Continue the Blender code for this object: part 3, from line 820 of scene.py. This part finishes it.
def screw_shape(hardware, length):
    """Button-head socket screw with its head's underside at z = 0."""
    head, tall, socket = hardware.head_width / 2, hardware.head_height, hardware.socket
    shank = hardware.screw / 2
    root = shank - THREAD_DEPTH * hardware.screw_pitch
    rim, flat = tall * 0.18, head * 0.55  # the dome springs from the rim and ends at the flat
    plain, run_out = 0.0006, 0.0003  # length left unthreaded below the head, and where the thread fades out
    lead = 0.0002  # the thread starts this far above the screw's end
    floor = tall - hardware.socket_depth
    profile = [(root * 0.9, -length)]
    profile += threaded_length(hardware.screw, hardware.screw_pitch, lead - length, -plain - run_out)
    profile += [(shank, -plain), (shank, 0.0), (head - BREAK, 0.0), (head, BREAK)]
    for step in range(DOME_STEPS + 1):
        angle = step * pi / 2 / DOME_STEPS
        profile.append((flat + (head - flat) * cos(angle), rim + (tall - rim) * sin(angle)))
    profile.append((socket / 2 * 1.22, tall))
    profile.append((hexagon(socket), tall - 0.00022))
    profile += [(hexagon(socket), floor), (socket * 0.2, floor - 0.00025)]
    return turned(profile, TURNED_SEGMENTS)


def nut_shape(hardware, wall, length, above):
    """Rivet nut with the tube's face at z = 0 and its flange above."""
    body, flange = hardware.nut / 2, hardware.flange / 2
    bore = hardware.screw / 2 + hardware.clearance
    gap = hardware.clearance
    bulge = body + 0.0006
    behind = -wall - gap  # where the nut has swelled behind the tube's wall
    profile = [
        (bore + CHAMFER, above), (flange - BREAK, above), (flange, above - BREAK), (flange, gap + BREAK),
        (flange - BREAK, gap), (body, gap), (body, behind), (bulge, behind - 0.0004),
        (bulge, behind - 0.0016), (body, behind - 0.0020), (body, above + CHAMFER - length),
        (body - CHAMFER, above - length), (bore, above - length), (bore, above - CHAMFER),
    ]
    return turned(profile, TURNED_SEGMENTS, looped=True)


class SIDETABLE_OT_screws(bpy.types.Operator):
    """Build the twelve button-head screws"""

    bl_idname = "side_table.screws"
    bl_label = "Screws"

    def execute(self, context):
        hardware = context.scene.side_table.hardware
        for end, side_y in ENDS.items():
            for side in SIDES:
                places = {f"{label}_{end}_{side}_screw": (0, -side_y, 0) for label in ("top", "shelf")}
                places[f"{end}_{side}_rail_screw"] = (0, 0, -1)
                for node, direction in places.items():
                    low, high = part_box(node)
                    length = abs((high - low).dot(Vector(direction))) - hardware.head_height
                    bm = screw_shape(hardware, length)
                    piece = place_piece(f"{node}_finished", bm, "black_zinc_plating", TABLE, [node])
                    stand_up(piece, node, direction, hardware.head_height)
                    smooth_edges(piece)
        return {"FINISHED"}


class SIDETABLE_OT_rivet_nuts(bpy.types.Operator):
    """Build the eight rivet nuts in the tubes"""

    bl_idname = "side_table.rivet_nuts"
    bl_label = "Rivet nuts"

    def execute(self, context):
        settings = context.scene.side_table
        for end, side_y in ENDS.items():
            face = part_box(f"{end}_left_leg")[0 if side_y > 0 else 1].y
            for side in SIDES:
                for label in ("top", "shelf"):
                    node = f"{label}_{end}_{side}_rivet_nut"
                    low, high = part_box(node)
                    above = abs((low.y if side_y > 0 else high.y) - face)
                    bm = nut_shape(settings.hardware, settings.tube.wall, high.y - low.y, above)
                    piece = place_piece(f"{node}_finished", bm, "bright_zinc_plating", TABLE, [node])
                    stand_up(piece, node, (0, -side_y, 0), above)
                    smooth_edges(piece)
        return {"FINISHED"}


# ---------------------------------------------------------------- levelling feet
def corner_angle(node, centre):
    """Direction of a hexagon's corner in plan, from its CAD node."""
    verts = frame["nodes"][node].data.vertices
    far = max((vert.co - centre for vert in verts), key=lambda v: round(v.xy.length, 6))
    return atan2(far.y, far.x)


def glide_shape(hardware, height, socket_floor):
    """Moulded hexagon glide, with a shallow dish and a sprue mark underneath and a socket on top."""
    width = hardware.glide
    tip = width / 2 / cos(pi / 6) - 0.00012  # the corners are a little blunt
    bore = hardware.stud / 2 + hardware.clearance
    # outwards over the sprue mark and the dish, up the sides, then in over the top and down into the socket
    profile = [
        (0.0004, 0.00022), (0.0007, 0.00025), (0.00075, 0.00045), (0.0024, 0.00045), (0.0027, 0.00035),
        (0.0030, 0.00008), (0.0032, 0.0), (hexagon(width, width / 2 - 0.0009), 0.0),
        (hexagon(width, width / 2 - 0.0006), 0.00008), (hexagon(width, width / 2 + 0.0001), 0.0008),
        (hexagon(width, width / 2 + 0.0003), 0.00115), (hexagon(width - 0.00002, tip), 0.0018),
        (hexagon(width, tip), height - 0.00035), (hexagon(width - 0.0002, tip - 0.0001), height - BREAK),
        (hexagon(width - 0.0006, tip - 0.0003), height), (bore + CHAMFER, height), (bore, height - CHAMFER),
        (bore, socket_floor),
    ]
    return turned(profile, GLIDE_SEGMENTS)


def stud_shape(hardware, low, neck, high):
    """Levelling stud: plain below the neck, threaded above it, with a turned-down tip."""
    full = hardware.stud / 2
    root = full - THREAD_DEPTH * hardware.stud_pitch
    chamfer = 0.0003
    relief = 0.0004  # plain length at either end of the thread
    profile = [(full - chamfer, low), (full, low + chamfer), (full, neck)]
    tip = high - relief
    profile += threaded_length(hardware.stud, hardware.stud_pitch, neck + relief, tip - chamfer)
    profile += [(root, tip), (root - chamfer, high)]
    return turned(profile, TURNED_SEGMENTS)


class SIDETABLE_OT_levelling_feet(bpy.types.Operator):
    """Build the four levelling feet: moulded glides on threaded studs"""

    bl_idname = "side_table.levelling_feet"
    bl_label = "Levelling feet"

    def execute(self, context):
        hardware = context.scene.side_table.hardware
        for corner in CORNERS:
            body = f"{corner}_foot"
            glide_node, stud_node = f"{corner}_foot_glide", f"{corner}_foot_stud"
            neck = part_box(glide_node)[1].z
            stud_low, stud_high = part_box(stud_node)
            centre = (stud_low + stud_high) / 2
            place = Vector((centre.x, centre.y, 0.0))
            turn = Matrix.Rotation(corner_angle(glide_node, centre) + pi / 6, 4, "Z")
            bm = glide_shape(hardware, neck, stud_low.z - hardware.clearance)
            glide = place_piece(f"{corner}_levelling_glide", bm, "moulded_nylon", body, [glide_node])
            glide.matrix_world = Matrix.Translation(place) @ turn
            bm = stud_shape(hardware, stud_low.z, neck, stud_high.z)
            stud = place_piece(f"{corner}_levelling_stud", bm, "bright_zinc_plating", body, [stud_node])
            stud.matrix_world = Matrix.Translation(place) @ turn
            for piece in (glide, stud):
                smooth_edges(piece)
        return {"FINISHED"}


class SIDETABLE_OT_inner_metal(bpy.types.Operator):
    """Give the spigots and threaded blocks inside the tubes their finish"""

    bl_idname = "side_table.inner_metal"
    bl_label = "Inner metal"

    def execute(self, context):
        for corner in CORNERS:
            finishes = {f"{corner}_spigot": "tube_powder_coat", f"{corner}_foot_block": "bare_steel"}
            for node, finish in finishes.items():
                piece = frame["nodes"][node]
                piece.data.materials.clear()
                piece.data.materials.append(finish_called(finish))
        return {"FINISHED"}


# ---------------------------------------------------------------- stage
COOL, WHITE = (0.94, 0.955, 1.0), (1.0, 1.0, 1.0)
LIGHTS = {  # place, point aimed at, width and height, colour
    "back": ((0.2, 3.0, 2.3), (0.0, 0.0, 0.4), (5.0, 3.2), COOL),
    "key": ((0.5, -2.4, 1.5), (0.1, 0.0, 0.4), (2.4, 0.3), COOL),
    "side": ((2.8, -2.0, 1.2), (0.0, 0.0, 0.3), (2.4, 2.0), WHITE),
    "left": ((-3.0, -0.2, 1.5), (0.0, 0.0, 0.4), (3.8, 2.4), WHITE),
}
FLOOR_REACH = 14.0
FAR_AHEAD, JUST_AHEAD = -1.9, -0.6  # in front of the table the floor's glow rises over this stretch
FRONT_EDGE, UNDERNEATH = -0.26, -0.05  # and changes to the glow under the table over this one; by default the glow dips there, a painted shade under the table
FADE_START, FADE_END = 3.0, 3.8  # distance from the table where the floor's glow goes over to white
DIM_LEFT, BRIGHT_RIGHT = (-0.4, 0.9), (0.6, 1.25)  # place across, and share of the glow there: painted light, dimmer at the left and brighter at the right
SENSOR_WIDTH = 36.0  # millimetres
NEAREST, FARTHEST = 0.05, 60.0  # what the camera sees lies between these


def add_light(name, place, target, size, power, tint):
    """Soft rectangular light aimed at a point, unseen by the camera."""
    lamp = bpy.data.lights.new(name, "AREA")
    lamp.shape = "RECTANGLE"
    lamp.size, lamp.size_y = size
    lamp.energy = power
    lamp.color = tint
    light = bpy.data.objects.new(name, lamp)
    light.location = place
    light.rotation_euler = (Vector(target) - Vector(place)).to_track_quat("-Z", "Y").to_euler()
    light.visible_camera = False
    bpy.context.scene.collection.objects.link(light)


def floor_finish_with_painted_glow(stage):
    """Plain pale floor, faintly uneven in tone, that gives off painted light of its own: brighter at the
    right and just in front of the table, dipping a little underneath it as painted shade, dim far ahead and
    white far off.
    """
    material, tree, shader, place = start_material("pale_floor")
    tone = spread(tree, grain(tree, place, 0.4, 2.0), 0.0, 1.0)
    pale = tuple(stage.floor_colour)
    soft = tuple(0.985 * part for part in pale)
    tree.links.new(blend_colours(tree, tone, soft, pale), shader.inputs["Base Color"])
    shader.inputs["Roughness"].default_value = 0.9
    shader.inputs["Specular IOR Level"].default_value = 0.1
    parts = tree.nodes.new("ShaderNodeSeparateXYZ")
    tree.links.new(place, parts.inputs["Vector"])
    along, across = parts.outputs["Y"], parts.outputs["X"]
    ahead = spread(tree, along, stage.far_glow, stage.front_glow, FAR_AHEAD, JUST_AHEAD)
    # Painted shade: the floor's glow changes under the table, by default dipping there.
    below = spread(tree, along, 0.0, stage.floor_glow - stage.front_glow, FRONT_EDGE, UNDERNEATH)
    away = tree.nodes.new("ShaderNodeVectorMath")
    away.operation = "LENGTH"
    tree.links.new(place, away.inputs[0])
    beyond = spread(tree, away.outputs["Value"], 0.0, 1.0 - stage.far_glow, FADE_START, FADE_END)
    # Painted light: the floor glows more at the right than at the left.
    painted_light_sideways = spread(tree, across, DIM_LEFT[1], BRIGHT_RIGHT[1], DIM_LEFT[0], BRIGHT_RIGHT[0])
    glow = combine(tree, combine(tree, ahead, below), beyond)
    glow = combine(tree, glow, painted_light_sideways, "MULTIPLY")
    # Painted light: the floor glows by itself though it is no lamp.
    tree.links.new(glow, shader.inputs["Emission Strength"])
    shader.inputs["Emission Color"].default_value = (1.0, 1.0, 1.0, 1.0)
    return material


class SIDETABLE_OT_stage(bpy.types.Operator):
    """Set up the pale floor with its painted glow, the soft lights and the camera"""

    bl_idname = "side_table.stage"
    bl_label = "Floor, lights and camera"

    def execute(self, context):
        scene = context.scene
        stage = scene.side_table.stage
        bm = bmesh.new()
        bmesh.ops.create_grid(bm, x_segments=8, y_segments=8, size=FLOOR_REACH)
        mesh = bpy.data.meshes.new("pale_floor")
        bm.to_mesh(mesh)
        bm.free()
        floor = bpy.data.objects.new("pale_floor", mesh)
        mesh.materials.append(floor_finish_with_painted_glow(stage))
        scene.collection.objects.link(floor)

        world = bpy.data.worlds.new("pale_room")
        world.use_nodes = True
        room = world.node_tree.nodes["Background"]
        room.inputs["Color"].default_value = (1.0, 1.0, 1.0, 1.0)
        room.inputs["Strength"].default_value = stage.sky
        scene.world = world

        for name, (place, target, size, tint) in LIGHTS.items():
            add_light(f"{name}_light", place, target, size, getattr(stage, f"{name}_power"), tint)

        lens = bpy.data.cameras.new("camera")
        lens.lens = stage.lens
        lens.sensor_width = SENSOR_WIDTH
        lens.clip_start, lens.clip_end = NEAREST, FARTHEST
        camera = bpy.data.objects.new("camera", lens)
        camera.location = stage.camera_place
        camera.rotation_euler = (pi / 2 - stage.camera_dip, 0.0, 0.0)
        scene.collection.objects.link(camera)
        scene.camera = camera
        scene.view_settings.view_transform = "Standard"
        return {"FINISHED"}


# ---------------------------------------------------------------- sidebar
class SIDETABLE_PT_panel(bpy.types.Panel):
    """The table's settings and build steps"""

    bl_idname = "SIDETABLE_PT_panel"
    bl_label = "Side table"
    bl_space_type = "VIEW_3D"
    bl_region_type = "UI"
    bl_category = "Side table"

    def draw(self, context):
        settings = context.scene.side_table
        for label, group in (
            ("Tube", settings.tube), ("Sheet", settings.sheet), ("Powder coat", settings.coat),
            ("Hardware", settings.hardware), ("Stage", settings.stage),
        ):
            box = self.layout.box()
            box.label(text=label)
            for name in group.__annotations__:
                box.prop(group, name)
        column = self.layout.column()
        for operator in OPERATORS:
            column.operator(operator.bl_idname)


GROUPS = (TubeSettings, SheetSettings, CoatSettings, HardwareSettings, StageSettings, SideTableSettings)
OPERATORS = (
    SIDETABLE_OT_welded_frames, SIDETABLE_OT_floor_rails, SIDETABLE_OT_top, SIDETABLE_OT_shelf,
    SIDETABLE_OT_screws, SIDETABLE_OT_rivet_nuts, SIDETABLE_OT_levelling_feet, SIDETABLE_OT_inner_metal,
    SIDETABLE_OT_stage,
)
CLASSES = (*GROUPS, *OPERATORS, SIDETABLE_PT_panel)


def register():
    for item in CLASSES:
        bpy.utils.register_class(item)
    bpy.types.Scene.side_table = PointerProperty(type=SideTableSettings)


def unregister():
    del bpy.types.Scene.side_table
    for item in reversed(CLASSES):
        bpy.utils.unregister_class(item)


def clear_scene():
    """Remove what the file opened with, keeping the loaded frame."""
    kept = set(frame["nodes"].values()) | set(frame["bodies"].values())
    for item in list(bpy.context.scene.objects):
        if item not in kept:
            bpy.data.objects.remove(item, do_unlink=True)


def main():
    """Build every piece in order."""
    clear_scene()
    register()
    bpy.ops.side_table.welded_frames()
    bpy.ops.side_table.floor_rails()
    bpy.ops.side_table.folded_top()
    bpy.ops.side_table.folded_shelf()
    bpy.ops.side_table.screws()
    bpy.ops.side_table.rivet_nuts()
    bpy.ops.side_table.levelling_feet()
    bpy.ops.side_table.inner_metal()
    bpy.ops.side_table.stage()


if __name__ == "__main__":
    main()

- _Requirements_
Of the lines above, extract only those from the line with "0 else 1].y" to the line with "return turned(profile, GLIDE_SEGMENTS)", both included, exactly as written.

- _Response below_
            face = part_box(f"{end}_left_leg")[0 if side_y > 0 else 1].y
            for side in SIDES:
                for label in ("top", "shelf"):
                    node = f"{label}_{end}_{side}_rivet_nut"
                    low, high = part_box(node)
                    above = abs((low.y if side_y > 0 else high.y) - face)
                    bm = nut_shape(settings.hardware, settings.tube.wall, high.y - low.y, above)
                    piece = place_piece(f"{node}_finished", bm, "bright_zinc_plating", TABLE, [node])
                    stand_up(piece, node, (0, -side_y, 0), above)
                    smooth_edges(piece)
        return {"FINISHED"}


# ---------------------------------------------------------------- levelling feet
def corner_angle(node, centre):
    """Direction of a hexagon's corner in plan, from its CAD node."""
    verts = frame["nodes"][node].data.vertices
    far = max((vert.co - centre for vert in verts), key=lambda v: round(v.xy.length, 6))
    return atan2(far.y, far.x)


def glide_shape(hardware, height, socket_floor):
    """Moulded hexagon glide, with a shallow dish and a sprue mark underneath and a socket on top."""
    width = hardware.glide
    tip = width / 2 / cos(pi / 6) - 0.00012  # the corners are a little blunt
    bore = hardware.stud / 2 + hardware.clearance
    # outwards over the sprue mark and the dish, up the sides, then in over the top and down into the socket
    profile = [
        (0.0004, 0.00022), (0.0007, 0.00025), (0.00075, 0.00045), (0.0024, 0.00045), (0.0027, 0.00035),
        (0.0030, 0.00008), (0.0032, 0.0), (hexagon(width, width / 2 - 0.0009), 0.0),
        (hexagon(width, width / 2 - 0.0006), 0.00008), (hexagon(width, width / 2 + 0.0001), 0.0008),
        (hexagon(width, width / 2 + 0.0003), 0.00115), (hexagon(width - 0.00002, tip), 0.0018),
        (hexagon(width, tip), height - 0.00035), (hexagon(width - 0.0002, tip - 0.0001), height - BREAK),
        (hexagon(width - 0.0006, tip - 0.0003), height), (bore + CHAMFER, height), (bore, height - CHAMFER),
        (bore, socket_floor),
    ]
    return turned(profile, GLIDE_SEGMENTS)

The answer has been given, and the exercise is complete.